Tuesday, July 14, 2026

Five Deals Derailed by the Docs: When Medical Checks Became Deal-Breakers

July 11, 2026
Five Deals Derailed by the Docs: When Medical Checks Became Deal-Breakers
Five Deals Derailed by the Docs: When Medical Checks Became Deal-Breakers

Ederson's protracted move to Manchester United shows that medicals are anything but a rubber stamp. The club appears to be renegotiating terms, but it begs the question: what happens when the docs deliver unwelcome news? History is littered with deals that looked done before physios and cardiologists had their say.

Ruud van Nistelrooy's Year-Long Wait

Picture the scene: April 2000, Old Trafford, and Manchester United have just announced they're paying PSV Eindhoven £18.5million for a world-class Dutch striker. The press conference is arranged. Van Nistelrooy's already in England going through the motions. Surely just a formality?

Not quite. United's medical team flagged concerns about an existing injury and wanted further tests on his medial ligament. Neither the player nor PSV would cooperate, so the deal collapsed spectacularly.

The cruel twist? While training with PSV the next day, Van Nistelrooy ruptured his cruciate ligament in the same knee. Out for a year.

Sir Alex Ferguson didn't give up though. Exactly twelve months later, United got their man anyway, this time for £19million. Van Nistelrooy went on to become an absolute force at the club.

Loic Remy's Liverpool Heartbreak

Liverpool dangled their No.7 shirt in front of Loic Remy in 2014. The French striker had already agreed personal terms of £90,000 a week with QPR and jetted off to Boston where Brendan Rodgers' squad were preparing for the season.

Everything seemed set. Then Liverpool started moving the goalposts, initially citing administrative hold-ups. Two days later, they walked away entirely.

The club never officially explained why, but widespread reports pointed to cardiac concerns. After consulting cardiologists, the Reds decided the risk wasn't worth taking.

Harry Redknapp, QPR's boss at the time, was baffled: "I don't see how he could have failed a medical. He had a stringent one here, one at Marseille and at Newcastle and with France before the World Cup. You couldn't meet a fitter lad."

A month later, Chelsea snapped Remy up for £10.5million. Liverpool, meanwhile, pivoted to Mario Balotelli. That particular gamble didn't pay dividends.

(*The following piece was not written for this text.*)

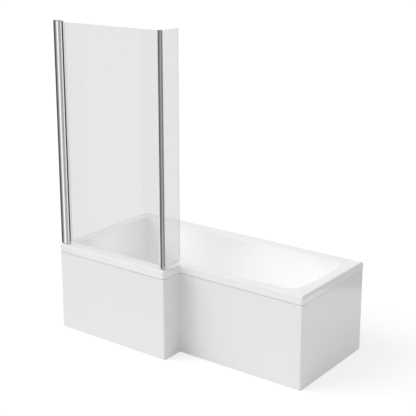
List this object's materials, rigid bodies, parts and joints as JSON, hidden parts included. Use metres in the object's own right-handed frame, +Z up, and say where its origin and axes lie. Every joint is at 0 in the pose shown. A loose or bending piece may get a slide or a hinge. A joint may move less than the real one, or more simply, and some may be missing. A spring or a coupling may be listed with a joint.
{
  "type": "l-shaped shower bath",
  "caption": "L-shaped acrylic shower bath on adjustable legs behind front and end panels, with a push waste and a hinged glass screen that has a short return at the step.",
  "frame": {"origin": "on the floor, under the middle of the bath's 1700 by 850 mm box", "axes": "+X along the bath from the showering end to the far end, +Y from the open front to the back wall, +Z up"},
  "size_m": [1.7, 0.85, 1.96],
  "materials": {
    "acrylic": "gloss",
    "panel": "gloss",
    "board": "chipboard",
    "batten": "planed softwood",
    "zinc_steel": "zinc plated",
    "stainless": "bright",
    "pad": "moulded",
    "chrome": "polished",
    "brass": "turned",
    "rubber": "soft",
    "profile": "bright anodised",
    "post": "bright anodised",
    "cap": "silver coated",
    "dark_cap": "moulded",
    "bush": "turned nylon",
    "glass": "clear toughened",
    "seal": "clear extrusion"
  },
  "bodies": {
    "bath": {"bath_shell": "acrylic", "front_panel": "panel", "end_panel": "panel", "base_board": "board", "rim_battens": "batten", "floor_battens": "batten", "leg_rail_left": "zinc_steel", "leg_rail_middle": "zinc_steel", "leg_rail_right": "zinc_steel", "rail_screws": "zinc_steel", "foot_studs": "zinc_steel", "lock_nuts": "zinc_steel", "wall_brackets": "zinc_steel", "adjuster_screws": "stainless", "pivot_pins": "stainless", "plug_spring": "stainless", "foot_pads": "pad", "waste_body": "chrome", "waste_spider": "chrome", "waste_nut": "brass", "plug_cage": "brass", "waste_washers": "rubber", "wall_profile": "profile", "adjuster_profile": "profile", "profile_top_cap": "cap", "profile_bottom_cap": "cap"},
    "screen": {"pivot_bushes": "bush", "pivot_profile": "profile", "front_glass": "glass", "hinge_seal": "seal", "corner_post": "post", "post_top_cap": "cap", "post_bottom_cap": "dark_cap", "post_seals": "seal", "return_glass": "glass", "front_sweep": "seal", "return_sweep": "seal"},
    "plug": {"plug_cap": "chrome", "plug_seal": "rubber"}
  },
  "joints": [
    {"name": "screen_hinge", "type": "hinge", "parent": "bath", "child": "screen", "pos_m": [-0.797, -0.391, 1.26], "axis": [0, 0, -1], "range_deg": [0, 90]},
    {"name": "plug_press", "type": "slide", "parent": "bath", "child": "plug", "axis": [0, 0, -1], "range_m": [0, 0.008], "stiffness_N_per_m": 400, "springref_m": -0.006, "deforming": ["plug_spring"]}
  ]
}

Marko Arnautovic's Chelsea Rejection

Chelsea weren't in a gambling mood when they agreed a £12million deal with FC Twente for Marko Arnautovic in 2009. The Austria forward was being touted as the next Zlatan Ibrahimovic—always a dangerous comparison.

The medical revealed a foot fracture, and Chelsea opted out immediately.

Arnautovic's subsequent move to Inter Milan nearly fell apart for the same reason, though the Italians eventually took him on loan. He managed just three substitute appearances during their Treble-winning season before Twente flogged him to Werder Bremen for roughly half what Chelsea had been willing to pay.

Gary Breen's Cruel Milan Fate

In 2002, with a World Cup under his belt, Gary Breen was the toast of Irish football. Inter Milan came calling for the Coventry defender, and Barcelona were apparently lurking in the background.

Breen flew to Milan for his medical. He failed it. An overzealous doctor apparently got it wrong—or at least, that's how Breen remembers it.

Speaking to Off The Ball in 2017, Breen reflected on the disappointment: "When we got back to Dublin, I flew out to Milan, I had the medical, failed the medical, and I still haven't gotten over it. Essentially, the doctor was an idiot. When it didn't materialise, I struggled actually for a little bit after that. I just couldn't get it out of my head but you know, that's life."

He ended up at West Ham instead.

John Hartson's Rangers Gamble

John Hartson was about to sign for Rangers on a five-year deal worth £15,000 a week in 2000. The Wimbledon striker flew to Glasgow on Sir David Murray's private jet alongside Ronald De Boer, arriving to scenes of absolute pandemonium at the airport.

"It was like Michael Jackson was arriving," Hartson later told Open Goal. "There was press everywhere."

Then Rangers' medical team dropped the hammer. Murray was characteristically blunt about it: "His levels of fitness, our doctor told us, was a risk. We did not feel that he had the correct fitness at the time to go straight into the Champions League. No disrespect, but to score against Huddersfield is slightly different to scoring against Galatasaray."

Subsequent medicals torpedoed moves to Spurs and Charlton too. But Celtic weren't about to let fitness concerns get in the way. Martin O'Neill's approach was refreshingly simple: "Look John, unless you've got a hole in your heart, I'm gonna sign you."

Hartson repaid that faith with 109 goals for the Bhoys, including seven against Rangers themselves.